What is being asked: Return the complete listing that follows, with each line reproduced exactly.

··········

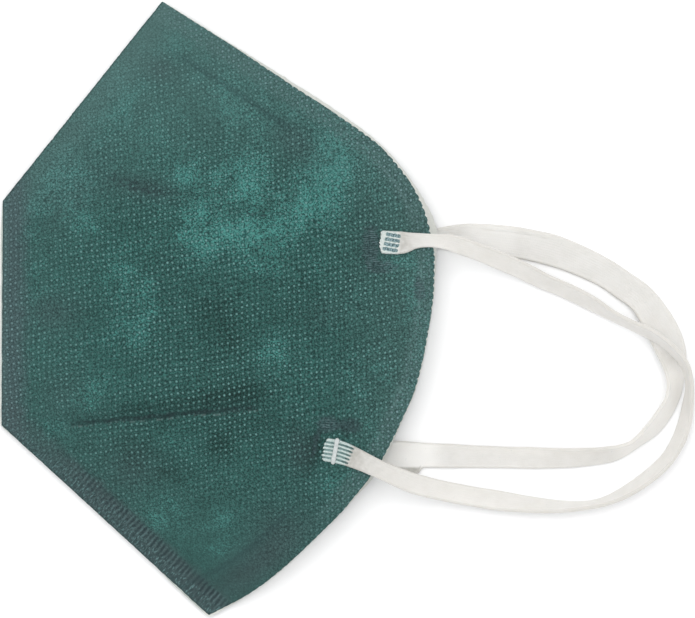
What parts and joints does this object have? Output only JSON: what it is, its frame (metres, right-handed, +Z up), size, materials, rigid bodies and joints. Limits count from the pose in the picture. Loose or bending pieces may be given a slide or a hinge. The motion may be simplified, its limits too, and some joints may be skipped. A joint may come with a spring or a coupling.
{
  "type": "disposable respirator",
  "caption": "Flat-fold disposable respirator of dark cloth with a pale lining and flat elastic ear loops, folded in half and lying on its side.",
  "frame": {"origin": "middle of the mask's underside, on the surface it lies on", "axes": "+X from the front edge towards the ears, +Y from the chin to the nose, +Z up from the surface"},
  "size_m": [0.1767, 0.1574, 0.0138],
  "materials": {
    "cover_cloth": "matte spunbond with a lattice of bond dots",
    "lining_cloth": "matte white fibre",
    "elastic": "matte off-white knit"
  },
  "bodies": {
    "root": {"cover_near": "cover_cloth", "cover_far": "cover_cloth", "lining_near": "lining_cloth", "lining_far": "lining_cloth", "ear_loop_near": "elastic", "ear_loop_far": "elastic"}
  },
  "joints": []
}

··········

Expected answer:
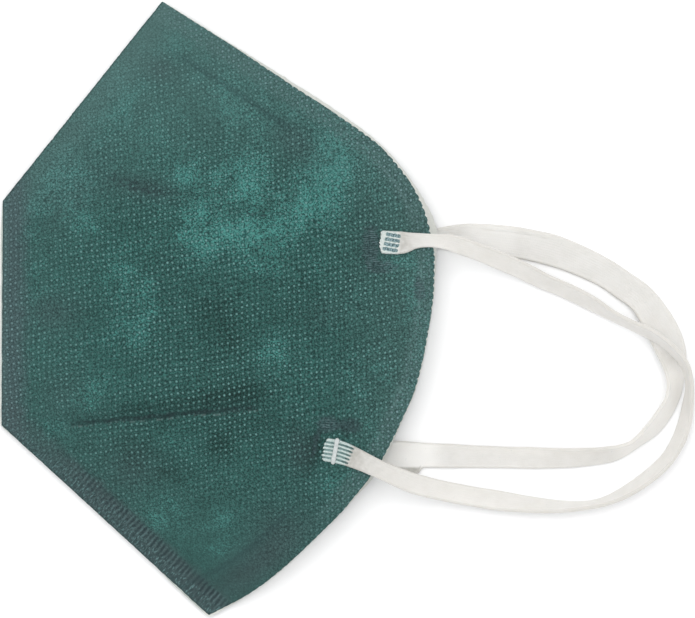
What parts and joints does this object have? Output only JSON: what it is, its frame (metres, right-handed, +Z up), size, materials, rigid bodies and joints. Limits count from the pose in the picture. Loose or bending pieces may be given a slide or a hinge. The motion may be simplified, its limits too, and some joints may be skipped. A joint may come with a spring or a coupling.
{
  "type": "disposable respirator",
  "caption": "Flat-fold disposable respirator of dark cloth with a pale lining and flat elastic ear loops, folded in half and lying on its side.",
  "frame": {"origin": "middle of the mask's underside, on the surface it lies on", "axes": "+X from the front edge towards the ears, +Y from the chin to the nose, +Z up from the surface"},
  "size_m": [0.1767, 0.1574, 0.0138],
  "materials": {
    "cover_cloth": "matte spunbond with a lattice of bond dots",
    "lining_cloth": "matte white fibre",
    "elastic": "matte off-white knit"
  },
  "bodies": {
    "root": {"cover_near": "cover_cloth", "cover_far": "cover_cloth", "lining_near": "lining_cloth", "lining_far": "lining_cloth", "ear_loop_near": "elastic", "ear_loop_far": "elastic"}
  },
  "joints": []
}